### Given data:
==============================

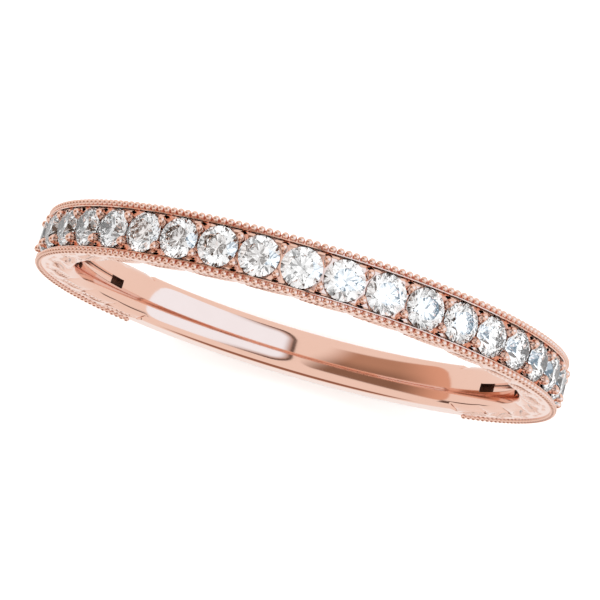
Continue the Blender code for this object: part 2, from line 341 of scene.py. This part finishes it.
def engraving_depth(angle, radius, strokes_only=False):
    """How far the side face is cut back at arrays of angles and distances from the axis."""
    depth = np.zeros_like(angle)
    strokes = leaf_strokes()
    middle_radius = (INNER_EDGE_RADIUS + OUTER_EDGE_RADIUS) / 2
    half_pitch = MOTIF_PITCH / 2
    for number in range(-MOTIF_SIDE_COUNT, MOTIF_SIDE_COUNT):
        centre = MOTIF_START + MOTIF_PITCH * (number + 0.5)
        near = np.abs(angle - centre) <= half_pitch
        across = (angle[near] - centre) / half_pitch
        along = np.radians(angle[near] - centre) * middle_radius
        here = radius[near]
        petal = PETAL_EDGE[0] + PETAL_EDGE[1] * (1 - np.sqrt(np.clip(1 - across ** 2, 0, 1)))
        below = np.clip(petal - here, 0.0, 1.0)
        cut = np.clip(below / 0.03, 0, 1) * 0.03 + np.clip(0.25 * below, 0.0, 0.12)
        veins = np.zeros_like(along)
        for points, size in strokes:
            veins = np.maximum(veins, stroke_depth(along, here, points, size))
        veins *= below == 0
        depth[near] = veins if strokes_only else np.maximum(cut, veins)
    return depth


def band_mesh():
    """The cast band as one closed mesh, uncut. The slot's ends and wall feet get the second finish, painted
    shade.
    """
    places = stations()
    count = len(places)
    angles = np.array([place[0] for place in places])
    following = np.append(angles[1:], angles[0] + 360.0)
    parts = [FINE_PARTS if abs(angle) < ENGRAVED_END else 1 for angle in angles]
    starts = np.concatenate([[0], np.cumsum(parts)])
    fine_angles = np.concatenate([start + (end - start) * np.arange(n) / n
                                  for start, end, n in zip(angles, following, parts)])
    fine_count = len(fine_angles)

    coarse = []
    for angle, zone, has_slot in places:
        inner, outer = inside_half(has_slot), outside_half(zone)
        mirrored = [(radius, -side) for radius, side in reversed((inner + outer)[1:-1])]
        coarse += [radial_point(radius, angle, side) for radius, side in inner + outer + mirrored]
    inner_count, outer_count = len(inner), len(outer)
    per_coarse = 2 * (inner_count + outer_count) - 2

    profile = np.array(side_half())
    side_rows = len(profile)
    wrapped = (fine_angles + 180.0) % 360.0 - 180.0
    angle_grid, radius_grid = np.meshgrid(wrapped, profile[:, 0], indexing="ij")
    reach = (profile[:, 1] - DOME_HALF_WIDTH) / (HALF_WIDTH - DOME_HALF_WIDTH)
    side_grid = profile[:, 1] - engraving_depth(angle_grid, radius_grid) * reach
    turn = np.radians(angle_grid)
    fine = []
    for sign in (1, -1):
        face = np.stack([radius_grid * np.sin(turn), sign * side_grid, radius_grid * np.cos(turn)], axis=-1)
        fine.append(face.reshape(-1, 3))
    vertices = np.concatenate([np.array(coarse), *fine]) * MM
    first_fine = len(coarse)

    def row_points(kind, station):
        """Numbers of one row's points from a station to the next."""
        if kind[0] == "coarse":
            return [(station + n) % count * per_coarse + kind[1] for n in (0, 1)]
        first = first_fine + kind[2] * fine_count * side_rows + kind[1]
        return [first + (starts[station] + n) % fine_count * side_rows for n in range(parts[station] + 1)]

    ring = [("coarse", row) for row in range(inner_count)]
    ring += [("fine", row, 0) for row in range(side_rows)]
    ring += [("coarse", row) for row in range(inner_count, inner_count + 2 * outer_count - 1)]
    ring += [("fine", row, 1) for row in reversed(range(side_rows))]
    ring += [("coarse", row) for row in range(inner_count + 2 * outer_count - 1, per_coarse)]

    faces, finishes = [], []
    wall_rows = {2, per_coarse - 3}
    end_rows = {0, 1, 2, 3} | {per_coarse - n for n in (1, 2, 3, 4)}
    for here, after in zip(ring, ring[1:] + ring[:1]):
        both_fine = here[0] == "fine" and after[0] == "fine"
        for station in range(count):
            near, far = row_points(here, station), row_points(after, station)
            if both_fine:
                for n in range(len(near) - 1):
                    faces.append((near[n], far[n], far[n + 1], near[n + 1]))
                    finishes.append(POLISHED)
                continue
            faces.append((near[0], *far, *reversed(near[1:])))
            # Painted shade on the slot's wall feet and on the faces at its ends.
            has_slot, slot_after = places[station][2], places[(station + 1) % count][2]
            is_wall = here[1] in wall_rows and has_slot and slot_after
            is_end = here[1] in end_rows and has_slot != slot_after
            finishes.append(DARK if here[0] == "coarse" and (is_wall or is_end) else POLISHED)
    mesh = bpy.data.meshes.new("band_finish")
    mesh.from_pydata(vertices.tolist(), [], [tuple(int(n) for n in face) for face in faces])
    mesh.polygons.foreach_set("material_index", finishes)
    return mesh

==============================

### Description of the task:
Take the material above and return all of it exactly.

### Problem solution:
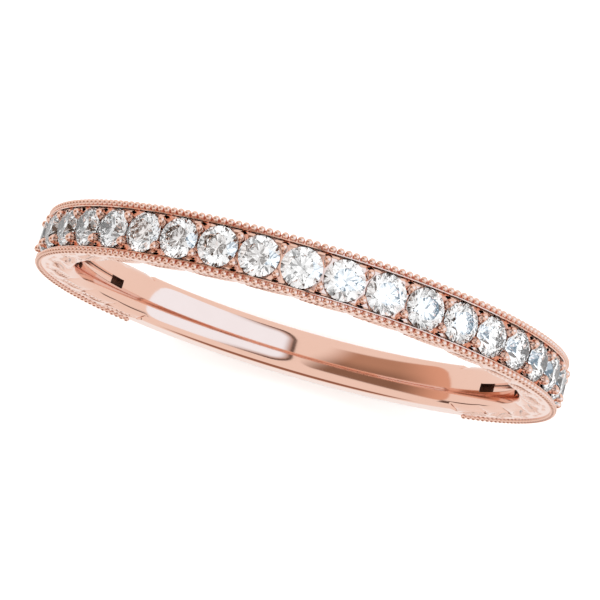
Continue the Blender code for this object: part 2, from line 341 of scene.py. This part finishes it.
def engraving_depth(angle, radius, strokes_only=False):
    """How far the side face is cut back at arrays of angles and distances from the axis."""
    depth = np.zeros_like(angle)
    strokes = leaf_strokes()
    middle_radius = (INNER_EDGE_RADIUS + OUTER_EDGE_RADIUS) / 2
    half_pitch = MOTIF_PITCH / 2
    for number in range(-MOTIF_SIDE_COUNT, MOTIF_SIDE_COUNT):
        centre = MOTIF_START + MOTIF_PITCH * (number + 0.5)
        near = np.abs(angle - centre) <= half_pitch
        across = (angle[near] - centre) / half_pitch
        along = np.radians(angle[near] - centre) * middle_radius
        here = radius[near]
        petal = PETAL_EDGE[0] + PETAL_EDGE[1] * (1 - np.sqrt(np.clip(1 - across ** 2, 0, 1)))
        below = np.clip(petal - here, 0.0, 1.0)
        cut = np.clip(below / 0.03, 0, 1) * 0.03 + np.clip(0.25 * below, 0.0, 0.12)
        veins = np.zeros_like(along)
        for points, size in strokes:
            veins = np.maximum(veins, stroke_depth(along, here, points, size))
        veins *= below == 0
        depth[near] = veins if strokes_only else np.maximum(cut, veins)
    return depth


def band_mesh():
    """The cast band as one closed mesh, uncut. The slot's ends and wall feet get the second finish, painted
    shade.
    """
    places = stations()
    count = len(places)
    angles = np.array([place[0] for place in places])
    following = np.append(angles[1:], angles[0] + 360.0)
    parts = [FINE_PARTS if abs(angle) < ENGRAVED_END else 1 for angle in angles]
    starts = np.concatenate([[0], np.cumsum(parts)])
    fine_angles = np.concatenate([start + (end - start) * np.arange(n) / n
                                  for start, end, n in zip(angles, following, parts)])
    fine_count = len(fine_angles)

    coarse = []
    for angle, zone, has_slot in places:
        inner, outer = inside_half(has_slot), outside_half(zone)
        mirrored = [(radius, -side) for radius, side in reversed((inner + outer)[1:-1])]
        coarse += [radial_point(radius, angle, side) for radius, side in inner + outer + mirrored]
    inner_count, outer_count = len(inner), len(outer)
    per_coarse = 2 * (inner_count + outer_count) - 2

    profile = np.array(side_half())
    side_rows = len(profile)
    wrapped = (fine_angles + 180.0) % 360.0 - 180.0
    angle_grid, radius_grid = np.meshgrid(wrapped, profile[:, 0], indexing="ij")
    reach = (profile[:, 1] - DOME_HALF_WIDTH) / (HALF_WIDTH - DOME_HALF_WIDTH)
    side_grid = profile[:, 1] - engraving_depth(angle_grid, radius_grid) * reach
    turn = np.radians(angle_grid)
    fine = []
    for sign in (1, -1):
        face = np.stack([radius_grid * np.sin(turn), sign * side_grid, radius_grid * np.cos(turn)], axis=-1)
        fine.append(face.reshape(-1, 3))
    vertices = np.concatenate([np.array(coarse), *fine]) * MM
    first_fine = len(coarse)

    def row_points(kind, station):
        """Numbers of one row's points from a station to the next."""
        if kind[0] == "coarse":
            return [(station + n) % count * per_coarse + kind[1] for n in (0, 1)]
        first = first_fine + kind[2] * fine_count * side_rows + kind[1]
        return [first + (starts[station] + n) % fine_count * side_rows for n in range(parts[station] + 1)]

    ring = [("coarse", row) for row in range(inner_count)]
    ring += [("fine", row, 0) for row in range(side_rows)]
    ring += [("coarse", row) for row in range(inner_count, inner_count + 2 * outer_count - 1)]
    ring += [("fine", row, 1) for row in reversed(range(side_rows))]
    ring += [("coarse", row) for row in range(inner_count + 2 * outer_count - 1, per_coarse)]

    faces, finishes = [], []
    wall_rows = {2, per_coarse - 3}
    end_rows = {0, 1, 2, 3} | {per_coarse - n for n in (1, 2, 3, 4)}
    for here, after in zip(ring, ring[1:] + ring[:1]):
        both_fine = here[0] == "fine" and after[0] == "fine"
        for station in range(count):
            near, far = row_points(here, station), row_points(after, station)
            if both_fine:
                for n in range(len(near) - 1):
                    faces.append((near[n], far[n], far[n + 1], near[n + 1]))
                    finishes.append(POLISHED)
                continue
            faces.append((near[0], *far, *reversed(near[1:])))
            # Painted shade on the slot's wall feet and on the faces at its ends.
            has_slot, slot_after = places[station][2], places[(station + 1) % count][2]
            is_wall = here[1] in wall_rows and has_slot and slot_after
            is_end = here[1] in end_rows and has_slot != slot_after
            finishes.append(DARK if here[0] == "coarse" and (is_wall or is_end) else POLISHED)
    mesh = bpy.data.meshes.new("band_finish")
    mesh.from_pydata(vertices.tolist(), [], [tuple(int(n) for n in face) for face in faces])
    mesh.polygons.foreach_set("material_index", finishes)
    return mesh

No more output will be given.